Pourtant, à bien y réfléchir, ce détail sonore – moins anodin qu’il n’y paraît – trahit surtout un problème plus général : le statut des deux personnages principaux interprétés par Colin Farrell et Jamie Foxx qui souffrent, à mon avis, d’être « surprotégés » par le scénario. Ainsi, tant dans la fiction (ils s’infiltrent au sein d’une organisation criminelle, jouent donc un rôle) que dans le déroulement du film, le simulacre et plus précisément le playback – c’est-à-dire, pour un chanteur, l’assurance de ne pas se tromper – semble être le « modus operandi » choisi par les acteurs et par le réalisateur. D’un côté, Mann « sécurise » son projet et nuance ses stimulantes velléités expérimentales en recourant plus que de raison à des morceaux FM fort embarrassants mais venant au moins reposer le spectateur malmené par un montage trépidant. De l’autre, Farrell et Foxx jouent leur partition sans se forcer et en gardant toujours l’œil sur un scénario qui, malgré son apparente précipitation, jamais ne les prendra de cours.
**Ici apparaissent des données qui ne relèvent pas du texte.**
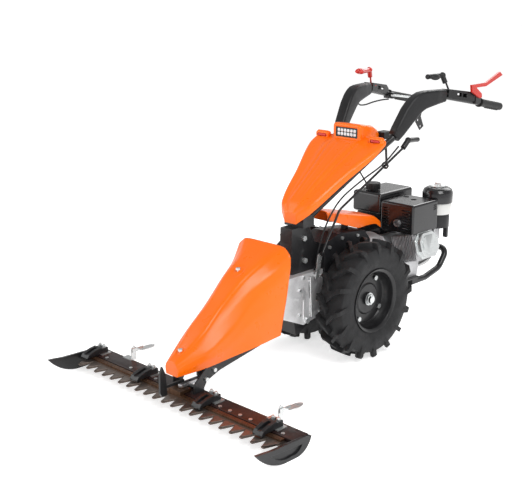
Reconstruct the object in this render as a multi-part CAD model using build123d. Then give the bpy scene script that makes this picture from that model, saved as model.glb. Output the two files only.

Du look de mannequin « porte-fringues » arboré par Farrell au déploiement de moyens de transport dernier cri en passant par cette bande-son déjà datée où Moby (habile sampleur lui aussi) remplace avantageusement le Phil Collins de la série télé, l’artifice, la démonstration d’un luxe tapageur et le toc ne cessent d’interférer avec le traitement réaliste voulu sur le papier par Mann.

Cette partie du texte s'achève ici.